[begin Records to process]

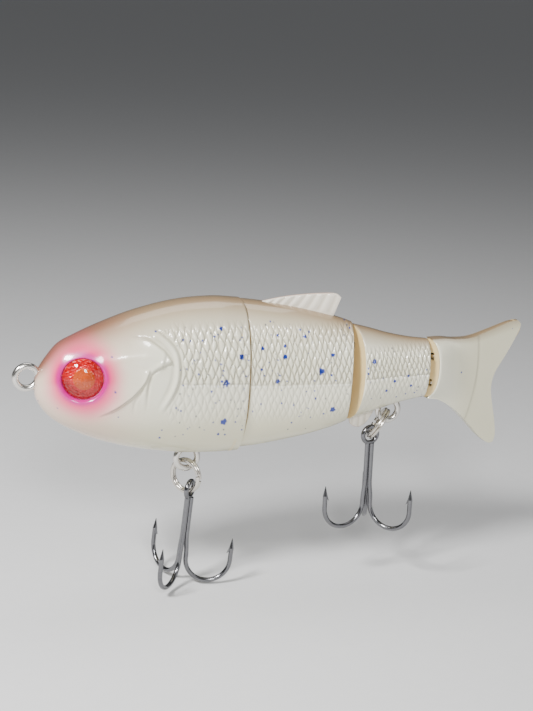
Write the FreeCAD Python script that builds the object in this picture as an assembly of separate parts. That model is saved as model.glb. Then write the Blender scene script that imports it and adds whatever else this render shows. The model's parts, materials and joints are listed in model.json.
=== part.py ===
"""Four-section jointed hard swimbait with two treble hooks.

Millimetres, +Z up, nose towards -X. The origin is the centre of the line tie's ring.
Every section is drawn straight, in line with the head, and then swung about its hinge pins into the
stored pose, so a size is changed in the straight drawing and the pose follows.
"""
import FreeCAD, Part
import math
import os

V = FreeCAD.Vector
X_AXIS, Y_AXIS, Z_AXIS = V(1, 0, 0), V(0, 1, 0), V(0, 0, 1)

# Overall body
BODY_DEPTH = 39.7
BODY_WIDTH = 21.8
HEAD_LENGTH = 50.8
MID_LENGTH = 28.6
REAR_LENGTH = 20.9
NOSE_X = 1.95
WALL = 1.6
SECTION_POWER = 2.2
NOSE_CROWDING = 2.0
BIG = 300.0

# Body offsets: share of the section's length, then top and bottom as shares of BODY_DEPTH and
# half-width as a share of BODY_WIDTH.
HEAD_ROWS = [
    (0.000, -0.030, -0.066, 0.020),
    (0.006, 0.018, -0.130, 0.088),
    (0.022, 0.056, -0.172, 0.142),
    (0.059, 0.122, -0.235, 0.226),
    (0.114, 0.199, -0.294, 0.308),
    (0.193, 0.250, -0.350, 0.381),
    (0.315, 0.316, -0.415, 0.440),
    (0.488, 0.393, -0.476, 0.482),
    (0.685, 0.448, -0.519, 0.500),
    (0.862, 0.463, -0.537, 0.491),
    (1.000, 0.450, -0.537, 0.468),
]
MID_ROWS = [
    (0.00, 0.441, -0.523, 0.459),
    (0.20, 0.428, -0.504, 0.445),
    (0.42, 0.408, -0.471, 0.413),
    (0.65, 0.377, -0.431, 0.372),
    (0.86, 0.341, -0.383, 0.330),
    (1.00, 0.310, -0.340, 0.298),
]
REAR_ROWS = [
    (0.00, 0.300, -0.327, 0.294),
    (0.22, 0.272, -0.295, 0.266),
    (0.48, 0.234, -0.256, 0.229),
    (0.75, 0.205, -0.220, 0.193),
    (1.00, 0.189, -0.197, 0.170),
]
TAIL_ROOT_ROWS = [
    (0.00, 0.190, -0.196, 0.167),
    (0.25, 0.189, -0.212, 0.138),
    (0.50, 0.172, -0.237, 0.098),
    (0.75, 0.150, -0.264, 0.062),
    (1.00, 0.128, -0.290, 0.030),
]

# Hinges: a flat rear face meets a V-shaped nose that turns on a vertical pin
JOINT_GAP = 0.25
PIN_RADIUS = 0.75
PIN_FIT = 0.02
PIN_OVERHANG = 2.2
LOOP_WIRE = 1.2
LOOP_HOLE = 1.0
POCKET_CLEARANCE = 0.4
NOSE_RADIUS = 2.5
LOOP_SHANK = 5.5
HEAD_HINGE = {"half_angle": 14.0, "rest": -12.5, "loops": (9.0, -11.5)}
MID_HINGE = {"half_angle": 20.0, "rest": 10.0, "loops": (6.5, -7.6)}
TAIL_HINGE = {"half_angle": 34.0, "rest": 10.5, "loops": (3.2, -3.8)}

# Tail fin
TAIL_ROOT_LENGTH = 16.0
TAIL_LENGTH = 26.4
TAIL_HEIGHT = 33.0
TAIL_ROOT_THICKNESS = 2.8
TAIL_EDGE_THICKNESS = 0.9
# Fin outline: share of TAIL_LENGTH behind the pin, share of TAIL_HEIGHT above the pin's middle
TAIL_OUTLINE = [
    (0.06, 0.215),
    (0.22, 0.205),
    (0.40, 0.212),
    (0.60, 0.255),
    (0.84, 0.310),
    (0.955, 0.320),
    (1.00, 0.275),
    (0.94, 0.170),
    (0.83, 0.030),
    (0.725, -0.095),
    (0.695, -0.205),
    (0.720, -0.320),
    (0.775, -0.480),
    (0.805, -0.610),
    (0.785, -0.675),
    (0.72, -0.675),
    (0.60, -0.610),
    (0.42, -0.470),
    (0.25, -0.350),
    (0.06, -0.235),
]

# Dorsal and anal fins: plates whose tabs sit in slots between the shell halves
FIN_THICKNESS = 1.4
FIN_FIT = 0.03
FIN_TAB = 1.1
DORSAL_START = 5.3
DORSAL_LENGTH = 20.3
DORSAL_HEIGHT = 5.8
DORSAL_OUTLINE = [(0.0, 0.0), (0.24, 0.30), (0.50, 0.59), (0.76, 0.86), (0.93, 1.0), (1.0, 0.90)]
DORSAL_TRAILING = [(0.99, 0.62), (0.92, 0.20), (0.90, 0.0)]
ANAL_START = 1.0
ANAL_LENGTH = 7.0
ANAL_HEIGHT = 3.4
ANAL_OUTLINE = [(0.0, 0.0), (0.10, 0.62), (0.40, 1.0), (0.66, 0.88), (0.86, 0.42), (1.0, 0.0)]

# Eyes
EYE_RADIUS = 4.95
EYE_X = 11.5
EYE_Z = 1.1
EYE_TURN = 19.0
EYE_TILT = 5.0
EYE_RECESS = 1.7
EYE_FIT = 0.05
EYE_DISC = 0.5
SOCKET_FLARE = 41.0
EYE_DOME = 1.9

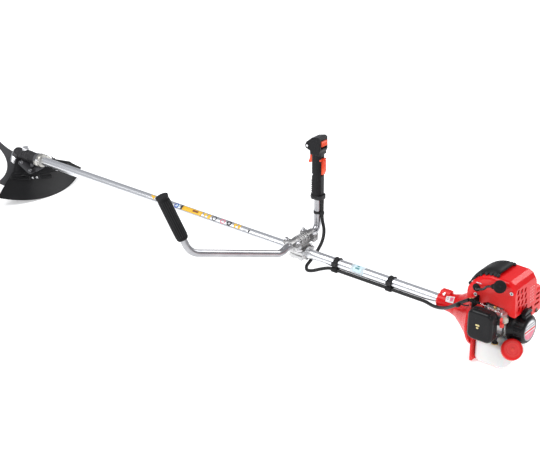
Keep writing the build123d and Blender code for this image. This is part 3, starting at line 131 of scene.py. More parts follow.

[end Records to process]

- [Required task]
All of the lines above must be returned exactly.

- [Response]
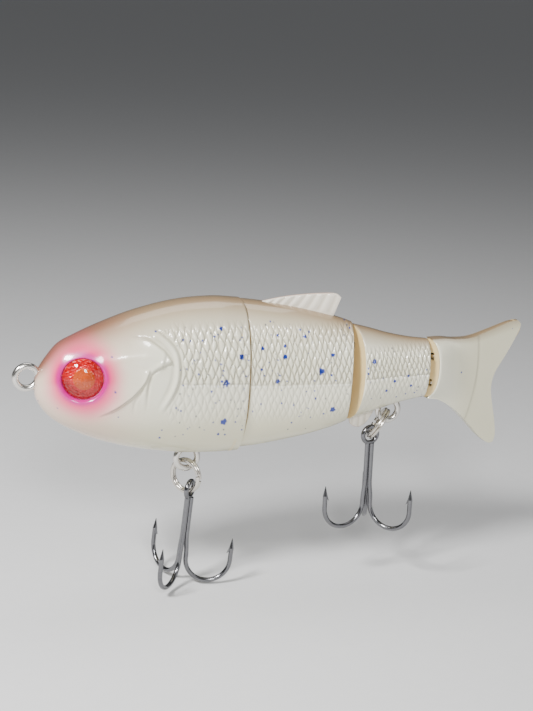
Write the FreeCAD Python script that builds the object in this picture as an assembly of separate parts. That model is saved as model.glb. Then write the Blender scene script that imports it and adds whatever else this render shows. The model's parts, materials and joints are listed in model.json.
=== part.py ===
"""Four-section jointed hard swimbait with two treble hooks.

Millimetres, +Z up, nose towards -X. The origin is the centre of the line tie's ring.
Every section is drawn straight, in line with the head, and then swung about its hinge pins into the
stored pose, so a size is changed in the straight drawing and the pose follows.
"""
import FreeCAD, Part
import math
import os

V = FreeCAD.Vector
X_AXIS, Y_AXIS, Z_AXIS = V(1, 0, 0), V(0, 1, 0), V(0, 0, 1)

# Overall body
BODY_DEPTH = 39.7
BODY_WIDTH = 21.8
HEAD_LENGTH = 50.8
MID_LENGTH = 28.6
REAR_LENGTH = 20.9
NOSE_X = 1.95
WALL = 1.6
SECTION_POWER = 2.2
NOSE_CROWDING = 2.0
BIG = 300.0

# Body offsets: share of the section's length, then top and bottom as shares of BODY_DEPTH and
# half-width as a share of BODY_WIDTH.
HEAD_ROWS = [
    (0.000, -0.030, -0.066, 0.020),
    (0.006, 0.018, -0.130, 0.088),
    (0.022, 0.056, -0.172, 0.142),
    (0.059, 0.122, -0.235, 0.226),
    (0.114, 0.199, -0.294, 0.308),
    (0.193, 0.250, -0.350, 0.381),
    (0.315, 0.316, -0.415, 0.440),
    (0.488, 0.393, -0.476, 0.482),
    (0.685, 0.448, -0.519, 0.500),
    (0.862, 0.463, -0.537, 0.491),
    (1.000, 0.450, -0.537, 0.468),
]
MID_ROWS = [
    (0.00, 0.441, -0.523, 0.459),
    (0.20, 0.428, -0.504, 0.445),
    (0.42, 0.408, -0.471, 0.413),
    (0.65, 0.377, -0.431, 0.372),
    (0.86, 0.341, -0.383, 0.330),
    (1.00, 0.310, -0.340, 0.298),
]
REAR_ROWS = [
    (0.00, 0.300, -0.327, 0.294),
    (0.22, 0.272, -0.295, 0.266),
    (0.48, 0.234, -0.256, 0.229),
    (0.75, 0.205, -0.220, 0.193),
    (1.00, 0.189, -0.197, 0.170),
]
TAIL_ROOT_ROWS = [
    (0.00, 0.190, -0.196, 0.167),
    (0.25, 0.189, -0.212, 0.138),
    (0.50, 0.172, -0.237, 0.098),
    (0.75, 0.150, -0.264, 0.062),
    (1.00, 0.128, -0.290, 0.030),
]

# Hinges: a flat rear face meets a V-shaped nose that turns on a vertical pin
JOINT_GAP = 0.25
PIN_RADIUS = 0.75
PIN_FIT = 0.02
PIN_OVERHANG = 2.2
LOOP_WIRE = 1.2
LOOP_HOLE = 1.0
POCKET_CLEARANCE = 0.4
NOSE_RADIUS = 2.5
LOOP_SHANK = 5.5
HEAD_HINGE = {"half_angle": 14.0, "rest": -12.5, "loops": (9.0, -11.5)}
MID_HINGE = {"half_angle": 20.0, "rest": 10.0, "loops": (6.5, -7.6)}
TAIL_HINGE = {"half_angle": 34.0, "rest": 10.5, "loops": (3.2, -3.8)}

# Tail fin
TAIL_ROOT_LENGTH = 16.0
TAIL_LENGTH = 26.4
TAIL_HEIGHT = 33.0
TAIL_ROOT_THICKNESS = 2.8
TAIL_EDGE_THICKNESS = 0.9
# Fin outline: share of TAIL_LENGTH behind the pin, share of TAIL_HEIGHT above the pin's middle
TAIL_OUTLINE = [
    (0.06, 0.215),
    (0.22, 0.205),
    (0.40, 0.212),
    (0.60, 0.255),
    (0.84, 0.310),
    (0.955, 0.320),
    (1.00, 0.275),
    (0.94, 0.170),
    (0.83, 0.030),
    (0.725, -0.095),
    (0.695, -0.205),
    (0.720, -0.320),
    (0.775, -0.480),
    (0.805, -0.610),
    (0.785, -0.675),
    (0.72, -0.675),
    (0.60, -0.610),
    (0.42, -0.470),
    (0.25, -0.350),
    (0.06, -0.235),
]

# Dorsal and anal fins: plates whose tabs sit in slots between the shell halves
FIN_THICKNESS = 1.4
FIN_FIT = 0.03
FIN_TAB = 1.1
DORSAL_START = 5.3
DORSAL_LENGTH = 20.3
DORSAL_HEIGHT = 5.8
DORSAL_OUTLINE = [(0.0, 0.0), (0.24, 0.30), (0.50, 0.59), (0.76, 0.86), (0.93, 1.0), (1.0, 0.90)]
DORSAL_TRAILING = [(0.99, 0.62), (0.92, 0.20), (0.90, 0.0)]
ANAL_START = 1.0
ANAL_LENGTH = 7.0
ANAL_HEIGHT = 3.4
ANAL_OUTLINE = [(0.0, 0.0), (0.10, 0.62), (0.40, 1.0), (0.66, 0.88), (0.86, 0.42), (1.0, 0.0)]

# Eyes
EYE_RADIUS = 4.95
EYE_X = 11.5
EYE_Z = 1.1
EYE_TURN = 19.0
EYE_TILT = 5.0
EYE_RECESS = 1.7
EYE_FIT = 0.05
EYE_DISC = 0.5
SOCKET_FLARE = 41.0
EYE_DOME = 1.9

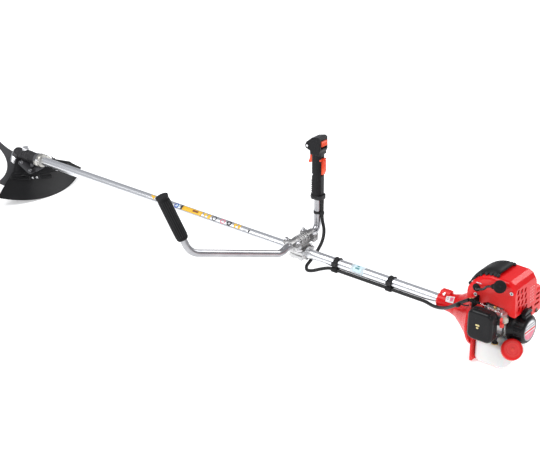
Keep writing the build123d and Blender code for this image. This is part 3, starting at line 131 of scene.py. More parts follow.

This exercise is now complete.